### Instruction
Every line of the data must be copied exactly.

### Data shown
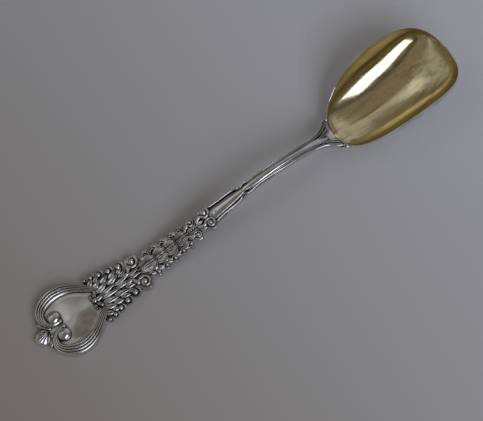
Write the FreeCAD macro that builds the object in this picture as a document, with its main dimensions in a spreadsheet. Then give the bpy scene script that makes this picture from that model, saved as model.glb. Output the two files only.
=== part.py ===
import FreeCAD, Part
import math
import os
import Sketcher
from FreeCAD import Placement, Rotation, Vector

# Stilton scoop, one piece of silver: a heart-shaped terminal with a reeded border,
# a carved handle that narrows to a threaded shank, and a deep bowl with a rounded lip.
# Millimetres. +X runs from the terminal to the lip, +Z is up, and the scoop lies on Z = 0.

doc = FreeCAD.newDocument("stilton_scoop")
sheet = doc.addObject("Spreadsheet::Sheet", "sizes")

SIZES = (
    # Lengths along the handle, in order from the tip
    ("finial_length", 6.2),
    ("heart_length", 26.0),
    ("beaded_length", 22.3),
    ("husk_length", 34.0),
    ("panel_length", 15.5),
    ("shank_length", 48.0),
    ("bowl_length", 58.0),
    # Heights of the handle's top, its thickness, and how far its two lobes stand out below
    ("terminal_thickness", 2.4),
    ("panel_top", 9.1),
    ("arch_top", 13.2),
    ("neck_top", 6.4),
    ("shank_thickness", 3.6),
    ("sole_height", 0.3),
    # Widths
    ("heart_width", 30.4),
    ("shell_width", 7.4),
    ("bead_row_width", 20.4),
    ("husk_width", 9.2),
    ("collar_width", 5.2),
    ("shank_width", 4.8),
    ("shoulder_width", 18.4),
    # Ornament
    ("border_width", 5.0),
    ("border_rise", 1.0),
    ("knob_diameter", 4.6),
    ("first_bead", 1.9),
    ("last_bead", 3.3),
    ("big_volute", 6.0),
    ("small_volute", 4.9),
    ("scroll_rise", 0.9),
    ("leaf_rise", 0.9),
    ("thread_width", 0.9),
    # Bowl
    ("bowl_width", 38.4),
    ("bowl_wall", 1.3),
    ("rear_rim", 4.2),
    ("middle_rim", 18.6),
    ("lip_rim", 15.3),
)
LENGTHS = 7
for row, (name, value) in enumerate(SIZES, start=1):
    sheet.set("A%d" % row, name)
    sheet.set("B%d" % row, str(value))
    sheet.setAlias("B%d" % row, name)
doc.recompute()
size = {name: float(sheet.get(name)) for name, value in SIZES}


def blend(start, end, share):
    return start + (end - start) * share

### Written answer
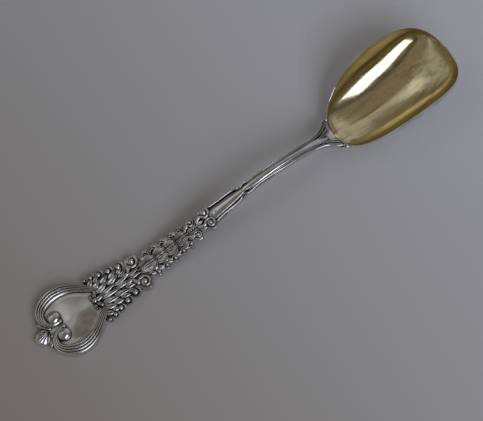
Write the FreeCAD macro that builds the object in this picture as a document, with its main dimensions in a spreadsheet. Then give the bpy scene script that makes this picture from that model, saved as model.glb. Output the two files only.
=== part.py ===
import FreeCAD, Part
import math
import os
import Sketcher
from FreeCAD import Placement, Rotation, Vector

# Stilton scoop, one piece of silver: a heart-shaped terminal with a reeded border,
# a carved handle that narrows to a threaded shank, and a deep bowl with a rounded lip.
# Millimetres. +X runs from the terminal to the lip, +Z is up, and the scoop lies on Z = 0.

doc = FreeCAD.newDocument("stilton_scoop")
sheet = doc.addObject("Spreadsheet::Sheet", "sizes")

SIZES = (
    # Lengths along the handle, in order from the tip
    ("finial_length", 6.2),
    ("heart_length", 26.0),
    ("beaded_length", 22.3),
    ("husk_length", 34.0),
    ("panel_length", 15.5),
    ("shank_length", 48.0),
    ("bowl_length", 58.0),
    # Heights of the handle's top, its thickness, and how far its two lobes stand out below
    ("terminal_thickness", 2.4),
    ("panel_top", 9.1),
    ("arch_top", 13.2),
    ("neck_top", 6.4),
    ("shank_thickness", 3.6),
    ("sole_height", 0.3),
    # Widths
    ("heart_width", 30.4),
    ("shell_width", 7.4),
    ("bead_row_width", 20.4),
    ("husk_width", 9.2),
    ("collar_width", 5.2),
    ("shank_width", 4.8),
    ("shoulder_width", 18.4),
    # Ornament
    ("border_width", 5.0),
    ("border_rise", 1.0),
    ("knob_diameter", 4.6),
    ("first_bead", 1.9),
    ("last_bead", 3.3),
    ("big_volute", 6.0),
    ("small_volute", 4.9),
    ("scroll_rise", 0.9),
    ("leaf_rise", 0.9),
    ("thread_width", 0.9),
    # Bowl
    ("bowl_width", 38.4),
    ("bowl_wall", 1.3),
    ("rear_rim", 4.2),
    ("middle_rim", 18.6),
    ("lip_rim", 15.3),
)
LENGTHS = 7
for row, (name, value) in enumerate(SIZES, start=1):
    sheet.set("A%d" % row, name)
    sheet.set("B%d" % row, str(value))
    sheet.setAlias("B%d" % row, name)
doc.recompute()
size = {name: float(sheet.get(name)) for name, value in SIZES}


def blend(start, end, share):
    return start + (end - start) * share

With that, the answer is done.